A huge chunk of fitness marketing is built around intensity and transformation. Thirty-day challenges. Total overhauls. "No excuses" messaging. Before-and-after photos that imply your body should look completely different in a matter of weeks. This stuff sells programs, but it also subtly teaches people that anything less than full commitment is failure.
When you absorb enough of that messaging, your brain starts treating a skipped workout like a moral failing rather than a Tuesday. You're not just off-schedule — you're off the wagon, a phrase that implies you've fallen completely off something and need to climb back up from scratch.
The fitness industry benefits, whether intentionally or not, from people cycling through this pattern. You quit, you feel bad, you buy the next program that promises a fresh start. The restart economy is enormous. But it's not serving you.
The Psychology Behind Why This Pattern Sticks
There's actually a name for the cognitive distortion driving this: black-and-white thinking. Psychologists recognize it as a pattern where the brain categorizes experiences as entirely good or entirely bad, with no middle ground. It's associated with perfectionism, anxiety, and — here's the kicker — a higher likelihood of giving up on goals.
Perfectionism sounds like a compliment, but in fitness it's often a disguised form of self-protection. If you set an impossibly high standard, every stumble becomes proof that you were never going to succeed anyway. It's a way of not fully committing so you never fully fail.

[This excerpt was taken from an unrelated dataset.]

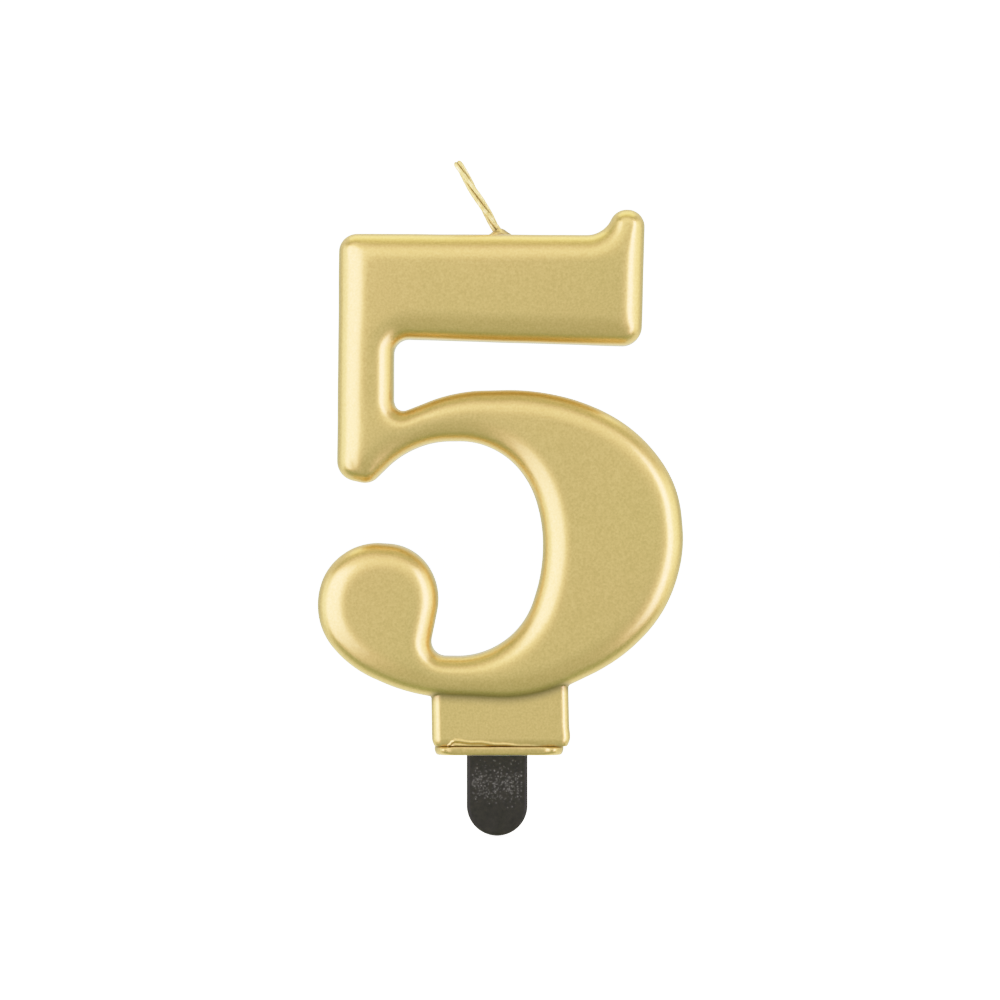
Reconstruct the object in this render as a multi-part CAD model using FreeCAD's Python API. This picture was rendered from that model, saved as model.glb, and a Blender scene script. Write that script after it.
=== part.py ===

The problem is that fitness doesn't work on a pass/fail system. It works on accumulation. Every workout you do — even the short ones, even the ones where you weren't feeling it — adds to a running total that compounds over months and years. Missing one doesn't erase that. But quitting for three weeks definitely does some damage.
Something Always Beats Nothing — Full Stop
The reframe that changes everything is simple, and I want you to really sit with it: something always beats nothing.
A 15-minute walk when you can't make it to the gym? Beats zero. A bodyweight workout in your hotel room when you're traveling? Beats zero. Eating a reasonably balanced dinner after a rough lunch? Beats deciding the day is a write-off and ordering a large pizza at 10 PM. These aren't consolation prizes. They're the actual building blocks of a sustainable fitness life.
Consistency over months looks a lot less like perfection and a lot more like someone who keeps showing up imperfectly, over and over again. The person who works out four days a week for a year will almost always outperform the person who goes all-in for three weeks and burns out — no matter how intense those three weeks looked on Instagram.
How to Rewire the Pattern in Real Life
Knowing about a mental trap and actually escaping it are two different things. Here are some practical ways to start shifting away from all-or-nothing thinking:
Set a minimum viable workout. Decide in advance what your bare-minimum session looks like on a rough day. Maybe it's 15 minutes of movement, or a single set of your key lifts, or a walk around the block. Having that pre-defined option means you never have to choose between perfection and nothing — you always have a third door.
Practice the "next right choice" rule. Instead of evaluating your whole day or week as a success or failure, just ask: what's the next right choice I can make right now? One better decision doesn't require a clean slate. It just requires the next step.
Stop using Monday as a reset button. Restarting on Monday is a way of giving yourself permission to coast — or quit — until then. If you slip up on a Wednesday, the next right action is Thursday, not seven days later.
Ditch the streak mentality. Tracking streaks can be motivating for some people, but for all-or-nothing thinkers, a broken streak often becomes a reason to abandon the habit entirely. Focus on frequency over time rather than unbroken chains.
Reframe what "good" looks like. A good week isn't one where everything went according to plan. A good week is one where you kept moving, made mostly solid choices, and didn't let one bad moment spiral into a bad month.
The Fitness Life That Actually Lasts
I've worked with enough people to know that the ones who build genuinely lasting fitness aren't the ones who never skip a workout. They're the ones who've learned to skip a workout and keep going anyway. They've internalized the idea that their fitness journey doesn't have an on/off switch — it's just always running in the background, sometimes louder and sometimes quieter, but never fully stopped.
That's the goal here at Katherine Mason Fitness. Not perfection. Not transformation in 30 days. A real, durable, livable fitness practice that bends without breaking when life gets in the way — because it always does.
So the next time you miss a workout or eat off-plan or fall short of your own expectations, resist the urge to call the week a loss. Take one small action instead. Then another. That's not settling. That's exactly how it's supposed to work.